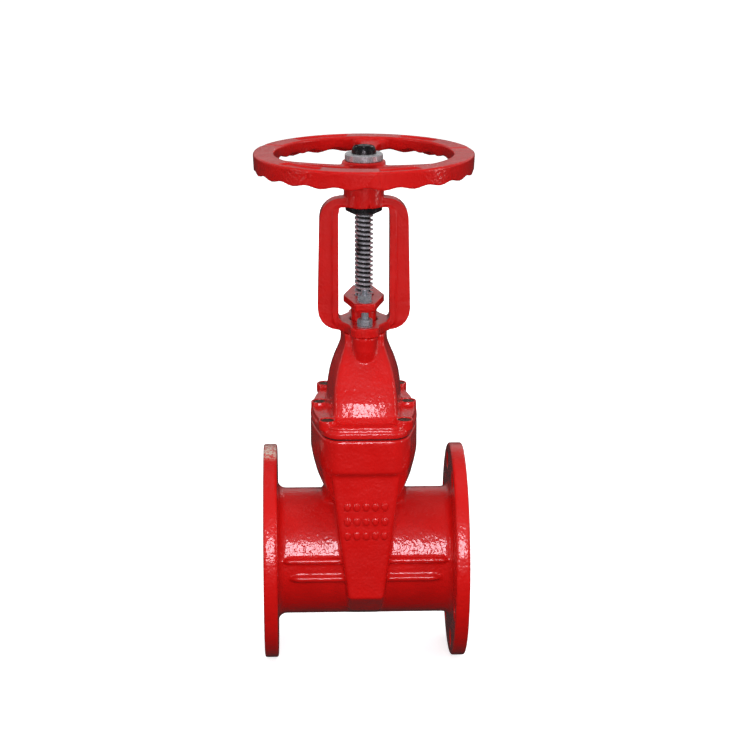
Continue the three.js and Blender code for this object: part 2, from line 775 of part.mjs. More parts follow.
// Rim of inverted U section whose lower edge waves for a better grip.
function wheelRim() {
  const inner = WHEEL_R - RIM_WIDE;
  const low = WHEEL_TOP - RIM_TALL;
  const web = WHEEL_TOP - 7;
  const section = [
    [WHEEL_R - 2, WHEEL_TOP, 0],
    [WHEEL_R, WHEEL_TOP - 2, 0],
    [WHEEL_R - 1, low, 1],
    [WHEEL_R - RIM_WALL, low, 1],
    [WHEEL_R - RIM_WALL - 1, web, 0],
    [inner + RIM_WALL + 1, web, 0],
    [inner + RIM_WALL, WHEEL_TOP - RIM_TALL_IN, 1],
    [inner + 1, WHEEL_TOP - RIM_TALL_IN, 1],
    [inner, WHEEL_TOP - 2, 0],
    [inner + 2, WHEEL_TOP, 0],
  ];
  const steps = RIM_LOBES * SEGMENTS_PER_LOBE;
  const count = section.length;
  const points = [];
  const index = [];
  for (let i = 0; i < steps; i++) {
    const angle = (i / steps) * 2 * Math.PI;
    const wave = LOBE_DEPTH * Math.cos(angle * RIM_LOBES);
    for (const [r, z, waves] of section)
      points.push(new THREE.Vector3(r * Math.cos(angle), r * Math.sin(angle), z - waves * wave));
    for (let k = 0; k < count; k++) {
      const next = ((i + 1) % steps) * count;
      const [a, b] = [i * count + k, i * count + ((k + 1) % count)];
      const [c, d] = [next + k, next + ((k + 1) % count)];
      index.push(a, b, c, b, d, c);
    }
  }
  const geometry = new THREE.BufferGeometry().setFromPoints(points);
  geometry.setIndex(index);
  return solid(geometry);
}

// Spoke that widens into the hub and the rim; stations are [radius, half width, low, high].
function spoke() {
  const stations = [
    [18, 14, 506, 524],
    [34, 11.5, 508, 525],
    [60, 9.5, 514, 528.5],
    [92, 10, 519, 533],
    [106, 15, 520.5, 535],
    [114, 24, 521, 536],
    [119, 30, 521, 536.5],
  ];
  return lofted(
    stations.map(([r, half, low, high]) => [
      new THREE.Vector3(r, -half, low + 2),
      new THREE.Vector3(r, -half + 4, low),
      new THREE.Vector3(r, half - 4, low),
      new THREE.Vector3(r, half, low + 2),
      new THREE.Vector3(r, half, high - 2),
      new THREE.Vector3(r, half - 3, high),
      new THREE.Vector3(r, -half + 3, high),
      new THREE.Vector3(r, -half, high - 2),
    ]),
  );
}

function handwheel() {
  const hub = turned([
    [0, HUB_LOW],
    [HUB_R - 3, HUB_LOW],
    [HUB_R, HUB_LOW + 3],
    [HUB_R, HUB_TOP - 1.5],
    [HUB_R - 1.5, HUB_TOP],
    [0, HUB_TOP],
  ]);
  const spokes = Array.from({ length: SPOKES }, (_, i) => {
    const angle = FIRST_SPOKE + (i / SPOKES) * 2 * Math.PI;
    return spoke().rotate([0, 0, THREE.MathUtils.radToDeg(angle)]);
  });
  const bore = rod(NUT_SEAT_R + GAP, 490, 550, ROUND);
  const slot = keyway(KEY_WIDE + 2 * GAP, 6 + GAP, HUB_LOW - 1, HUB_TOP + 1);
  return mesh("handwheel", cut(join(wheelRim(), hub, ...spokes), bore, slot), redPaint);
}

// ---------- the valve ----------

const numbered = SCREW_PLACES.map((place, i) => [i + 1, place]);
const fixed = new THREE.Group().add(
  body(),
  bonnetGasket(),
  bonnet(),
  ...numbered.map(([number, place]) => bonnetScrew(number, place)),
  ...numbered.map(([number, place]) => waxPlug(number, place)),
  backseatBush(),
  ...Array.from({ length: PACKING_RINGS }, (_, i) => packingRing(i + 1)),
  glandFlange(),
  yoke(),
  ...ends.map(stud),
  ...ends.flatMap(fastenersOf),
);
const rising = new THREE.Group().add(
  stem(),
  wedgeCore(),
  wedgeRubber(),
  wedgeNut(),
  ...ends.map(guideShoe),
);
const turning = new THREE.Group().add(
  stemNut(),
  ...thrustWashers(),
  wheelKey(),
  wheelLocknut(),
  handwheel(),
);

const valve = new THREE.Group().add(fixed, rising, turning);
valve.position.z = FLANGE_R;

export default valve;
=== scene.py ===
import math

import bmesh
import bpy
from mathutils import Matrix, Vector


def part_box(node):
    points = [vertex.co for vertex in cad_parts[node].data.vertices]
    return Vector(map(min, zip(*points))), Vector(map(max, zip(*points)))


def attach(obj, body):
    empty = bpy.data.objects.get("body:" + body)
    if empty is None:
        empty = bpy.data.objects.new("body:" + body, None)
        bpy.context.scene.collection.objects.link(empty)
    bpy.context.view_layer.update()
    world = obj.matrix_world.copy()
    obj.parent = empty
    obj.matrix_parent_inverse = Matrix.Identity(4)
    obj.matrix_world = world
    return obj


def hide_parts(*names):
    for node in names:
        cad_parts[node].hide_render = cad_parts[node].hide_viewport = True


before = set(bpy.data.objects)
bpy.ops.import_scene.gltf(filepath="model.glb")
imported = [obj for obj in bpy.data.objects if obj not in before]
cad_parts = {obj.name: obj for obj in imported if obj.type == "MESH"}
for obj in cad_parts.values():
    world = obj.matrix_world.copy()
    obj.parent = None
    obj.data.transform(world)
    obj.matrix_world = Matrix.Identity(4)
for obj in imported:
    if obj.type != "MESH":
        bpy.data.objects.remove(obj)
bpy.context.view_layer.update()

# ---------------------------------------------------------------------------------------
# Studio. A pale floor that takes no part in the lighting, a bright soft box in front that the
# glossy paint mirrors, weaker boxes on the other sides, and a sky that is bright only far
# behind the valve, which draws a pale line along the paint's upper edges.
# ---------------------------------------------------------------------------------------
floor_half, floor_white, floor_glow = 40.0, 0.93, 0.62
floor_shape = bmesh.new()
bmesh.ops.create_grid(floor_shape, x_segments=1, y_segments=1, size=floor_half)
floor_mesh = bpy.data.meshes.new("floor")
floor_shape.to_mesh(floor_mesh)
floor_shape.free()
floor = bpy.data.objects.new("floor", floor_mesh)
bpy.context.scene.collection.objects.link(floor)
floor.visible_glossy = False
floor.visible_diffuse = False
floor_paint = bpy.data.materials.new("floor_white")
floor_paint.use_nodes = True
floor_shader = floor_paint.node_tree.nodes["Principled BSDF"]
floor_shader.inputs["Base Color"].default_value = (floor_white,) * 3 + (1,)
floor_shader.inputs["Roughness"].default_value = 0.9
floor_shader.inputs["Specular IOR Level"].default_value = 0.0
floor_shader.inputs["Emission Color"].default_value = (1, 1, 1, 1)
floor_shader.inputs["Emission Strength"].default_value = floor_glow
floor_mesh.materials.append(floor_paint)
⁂
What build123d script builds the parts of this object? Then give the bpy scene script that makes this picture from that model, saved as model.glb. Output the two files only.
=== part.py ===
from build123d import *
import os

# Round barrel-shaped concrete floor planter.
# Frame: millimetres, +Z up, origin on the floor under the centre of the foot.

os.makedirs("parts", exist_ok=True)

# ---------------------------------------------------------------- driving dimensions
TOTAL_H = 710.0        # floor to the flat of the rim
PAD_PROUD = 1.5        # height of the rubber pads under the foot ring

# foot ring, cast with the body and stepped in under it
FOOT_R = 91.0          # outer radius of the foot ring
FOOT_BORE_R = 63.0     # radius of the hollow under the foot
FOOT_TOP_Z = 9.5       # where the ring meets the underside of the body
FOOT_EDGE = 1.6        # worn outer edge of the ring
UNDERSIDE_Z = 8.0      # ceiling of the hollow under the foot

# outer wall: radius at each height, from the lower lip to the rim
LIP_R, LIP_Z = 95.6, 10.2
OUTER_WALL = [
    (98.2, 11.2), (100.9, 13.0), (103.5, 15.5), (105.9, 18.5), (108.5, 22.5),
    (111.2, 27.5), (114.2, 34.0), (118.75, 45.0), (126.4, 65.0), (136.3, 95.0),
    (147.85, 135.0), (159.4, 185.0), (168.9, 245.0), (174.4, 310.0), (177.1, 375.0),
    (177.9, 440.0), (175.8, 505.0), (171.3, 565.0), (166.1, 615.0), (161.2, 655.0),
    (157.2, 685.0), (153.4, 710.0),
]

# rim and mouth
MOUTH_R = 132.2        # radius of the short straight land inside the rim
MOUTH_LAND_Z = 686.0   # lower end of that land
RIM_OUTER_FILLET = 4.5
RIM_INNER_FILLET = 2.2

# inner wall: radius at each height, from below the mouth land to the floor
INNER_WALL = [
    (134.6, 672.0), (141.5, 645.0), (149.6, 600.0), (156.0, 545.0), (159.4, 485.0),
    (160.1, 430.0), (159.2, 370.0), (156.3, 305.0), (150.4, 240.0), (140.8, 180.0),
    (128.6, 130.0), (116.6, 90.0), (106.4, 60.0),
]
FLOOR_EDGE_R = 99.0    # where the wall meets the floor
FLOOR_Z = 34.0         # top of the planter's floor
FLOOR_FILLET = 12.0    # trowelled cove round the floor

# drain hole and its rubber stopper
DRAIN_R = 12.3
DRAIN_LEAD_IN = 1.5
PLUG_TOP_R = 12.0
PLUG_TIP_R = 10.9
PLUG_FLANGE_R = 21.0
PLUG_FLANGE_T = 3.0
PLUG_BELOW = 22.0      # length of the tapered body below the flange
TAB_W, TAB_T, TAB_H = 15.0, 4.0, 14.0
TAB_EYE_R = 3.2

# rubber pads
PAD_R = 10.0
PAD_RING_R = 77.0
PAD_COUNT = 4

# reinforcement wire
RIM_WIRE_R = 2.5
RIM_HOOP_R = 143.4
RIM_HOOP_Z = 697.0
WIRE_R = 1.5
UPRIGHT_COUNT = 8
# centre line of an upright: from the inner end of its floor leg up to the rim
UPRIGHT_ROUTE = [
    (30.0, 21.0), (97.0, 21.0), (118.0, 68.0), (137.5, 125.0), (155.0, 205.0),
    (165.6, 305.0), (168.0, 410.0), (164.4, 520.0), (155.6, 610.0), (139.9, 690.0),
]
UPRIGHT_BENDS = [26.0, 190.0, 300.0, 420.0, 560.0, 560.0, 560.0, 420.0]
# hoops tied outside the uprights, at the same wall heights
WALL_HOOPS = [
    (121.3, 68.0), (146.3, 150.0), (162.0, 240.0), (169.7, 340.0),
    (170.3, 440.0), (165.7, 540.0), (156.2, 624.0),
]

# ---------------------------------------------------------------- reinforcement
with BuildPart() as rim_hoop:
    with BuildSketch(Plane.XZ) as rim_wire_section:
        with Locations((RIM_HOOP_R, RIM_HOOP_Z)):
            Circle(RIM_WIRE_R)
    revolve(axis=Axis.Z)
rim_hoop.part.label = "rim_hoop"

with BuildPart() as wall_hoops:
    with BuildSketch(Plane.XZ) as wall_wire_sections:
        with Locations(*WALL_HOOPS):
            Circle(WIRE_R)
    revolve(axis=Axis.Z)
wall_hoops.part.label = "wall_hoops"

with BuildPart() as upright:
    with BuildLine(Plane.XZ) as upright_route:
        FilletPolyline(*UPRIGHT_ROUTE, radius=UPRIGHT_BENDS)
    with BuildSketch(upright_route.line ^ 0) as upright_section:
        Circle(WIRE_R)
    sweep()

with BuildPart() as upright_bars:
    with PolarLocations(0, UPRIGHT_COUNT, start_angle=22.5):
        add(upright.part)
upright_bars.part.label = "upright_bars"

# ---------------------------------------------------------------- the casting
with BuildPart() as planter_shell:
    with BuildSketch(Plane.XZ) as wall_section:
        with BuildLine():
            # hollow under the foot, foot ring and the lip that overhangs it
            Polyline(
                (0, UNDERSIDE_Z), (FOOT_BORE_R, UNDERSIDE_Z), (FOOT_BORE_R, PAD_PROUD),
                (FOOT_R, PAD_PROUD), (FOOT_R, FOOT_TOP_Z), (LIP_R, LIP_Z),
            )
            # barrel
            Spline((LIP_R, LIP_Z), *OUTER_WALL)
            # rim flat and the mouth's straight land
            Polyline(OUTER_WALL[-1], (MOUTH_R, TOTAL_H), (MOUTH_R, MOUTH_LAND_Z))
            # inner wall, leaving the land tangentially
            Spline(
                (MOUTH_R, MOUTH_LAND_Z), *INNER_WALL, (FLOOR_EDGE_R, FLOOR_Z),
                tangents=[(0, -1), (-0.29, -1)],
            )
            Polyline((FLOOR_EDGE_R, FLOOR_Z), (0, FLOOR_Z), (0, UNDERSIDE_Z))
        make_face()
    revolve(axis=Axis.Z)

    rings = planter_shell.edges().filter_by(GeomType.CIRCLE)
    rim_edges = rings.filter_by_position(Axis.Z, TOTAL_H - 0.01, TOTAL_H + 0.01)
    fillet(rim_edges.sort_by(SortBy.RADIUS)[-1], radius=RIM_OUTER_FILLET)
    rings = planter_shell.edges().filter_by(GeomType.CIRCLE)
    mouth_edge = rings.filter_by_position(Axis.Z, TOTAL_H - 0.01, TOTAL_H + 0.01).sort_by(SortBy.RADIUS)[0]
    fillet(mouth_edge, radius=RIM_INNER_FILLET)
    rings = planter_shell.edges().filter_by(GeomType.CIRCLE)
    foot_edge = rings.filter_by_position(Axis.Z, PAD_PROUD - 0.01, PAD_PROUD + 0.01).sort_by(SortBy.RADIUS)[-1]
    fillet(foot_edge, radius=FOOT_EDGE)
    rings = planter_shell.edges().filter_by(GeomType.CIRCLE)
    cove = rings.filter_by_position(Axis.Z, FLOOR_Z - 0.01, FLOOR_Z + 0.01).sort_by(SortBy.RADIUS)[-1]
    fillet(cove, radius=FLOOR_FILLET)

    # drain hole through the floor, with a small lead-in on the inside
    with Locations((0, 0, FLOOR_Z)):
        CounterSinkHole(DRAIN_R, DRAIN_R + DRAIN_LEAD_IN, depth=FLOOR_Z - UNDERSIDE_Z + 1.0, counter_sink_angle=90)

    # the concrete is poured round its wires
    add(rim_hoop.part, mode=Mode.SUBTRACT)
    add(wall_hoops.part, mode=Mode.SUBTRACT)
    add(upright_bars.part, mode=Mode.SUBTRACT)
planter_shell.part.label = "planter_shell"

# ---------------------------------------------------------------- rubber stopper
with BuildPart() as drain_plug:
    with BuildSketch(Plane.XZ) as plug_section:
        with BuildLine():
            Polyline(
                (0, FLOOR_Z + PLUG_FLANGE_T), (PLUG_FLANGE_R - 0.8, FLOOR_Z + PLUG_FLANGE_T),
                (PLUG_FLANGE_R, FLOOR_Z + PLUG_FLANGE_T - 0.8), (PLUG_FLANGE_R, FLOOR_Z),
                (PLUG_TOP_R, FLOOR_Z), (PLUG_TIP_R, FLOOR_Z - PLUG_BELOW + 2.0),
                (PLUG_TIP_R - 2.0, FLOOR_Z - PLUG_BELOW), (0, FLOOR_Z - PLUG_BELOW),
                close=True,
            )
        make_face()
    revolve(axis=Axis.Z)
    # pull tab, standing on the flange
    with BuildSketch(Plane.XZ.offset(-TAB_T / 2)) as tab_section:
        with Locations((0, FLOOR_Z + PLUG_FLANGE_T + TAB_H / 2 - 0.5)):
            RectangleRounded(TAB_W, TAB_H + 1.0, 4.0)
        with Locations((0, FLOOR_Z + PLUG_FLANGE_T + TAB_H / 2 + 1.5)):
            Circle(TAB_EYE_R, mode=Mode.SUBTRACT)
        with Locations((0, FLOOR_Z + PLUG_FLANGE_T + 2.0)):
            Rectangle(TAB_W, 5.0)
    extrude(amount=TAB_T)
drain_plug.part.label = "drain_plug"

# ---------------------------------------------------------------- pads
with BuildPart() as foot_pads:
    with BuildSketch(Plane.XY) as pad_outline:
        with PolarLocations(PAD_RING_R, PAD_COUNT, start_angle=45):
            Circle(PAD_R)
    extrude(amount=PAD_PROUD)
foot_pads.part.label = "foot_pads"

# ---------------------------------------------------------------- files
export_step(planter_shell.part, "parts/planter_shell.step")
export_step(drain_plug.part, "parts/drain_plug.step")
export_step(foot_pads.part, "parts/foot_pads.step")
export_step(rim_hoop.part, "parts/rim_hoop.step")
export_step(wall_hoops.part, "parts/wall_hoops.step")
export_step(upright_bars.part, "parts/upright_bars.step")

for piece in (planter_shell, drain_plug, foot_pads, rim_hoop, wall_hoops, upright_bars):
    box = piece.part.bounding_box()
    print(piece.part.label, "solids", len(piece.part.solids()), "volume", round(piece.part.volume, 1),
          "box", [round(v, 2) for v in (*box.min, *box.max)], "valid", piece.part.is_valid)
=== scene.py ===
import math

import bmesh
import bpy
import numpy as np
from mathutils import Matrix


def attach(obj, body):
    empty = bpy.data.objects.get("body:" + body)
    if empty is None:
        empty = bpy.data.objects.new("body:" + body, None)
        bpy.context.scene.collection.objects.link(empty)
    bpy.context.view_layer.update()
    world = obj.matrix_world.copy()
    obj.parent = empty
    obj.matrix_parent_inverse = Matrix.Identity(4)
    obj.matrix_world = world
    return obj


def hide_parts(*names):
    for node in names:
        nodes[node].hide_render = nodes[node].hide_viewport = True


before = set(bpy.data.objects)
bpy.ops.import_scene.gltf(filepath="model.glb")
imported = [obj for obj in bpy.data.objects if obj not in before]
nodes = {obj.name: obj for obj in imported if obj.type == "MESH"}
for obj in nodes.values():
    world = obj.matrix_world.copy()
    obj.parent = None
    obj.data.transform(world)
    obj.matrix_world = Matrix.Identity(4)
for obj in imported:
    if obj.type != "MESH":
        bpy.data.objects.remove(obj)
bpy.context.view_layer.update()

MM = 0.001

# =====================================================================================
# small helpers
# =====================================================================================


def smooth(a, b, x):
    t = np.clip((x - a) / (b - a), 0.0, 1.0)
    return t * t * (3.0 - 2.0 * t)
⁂
* **Written problem**: Provide solely the number of lines in the data that include the word "this".

* **Completed task**: 2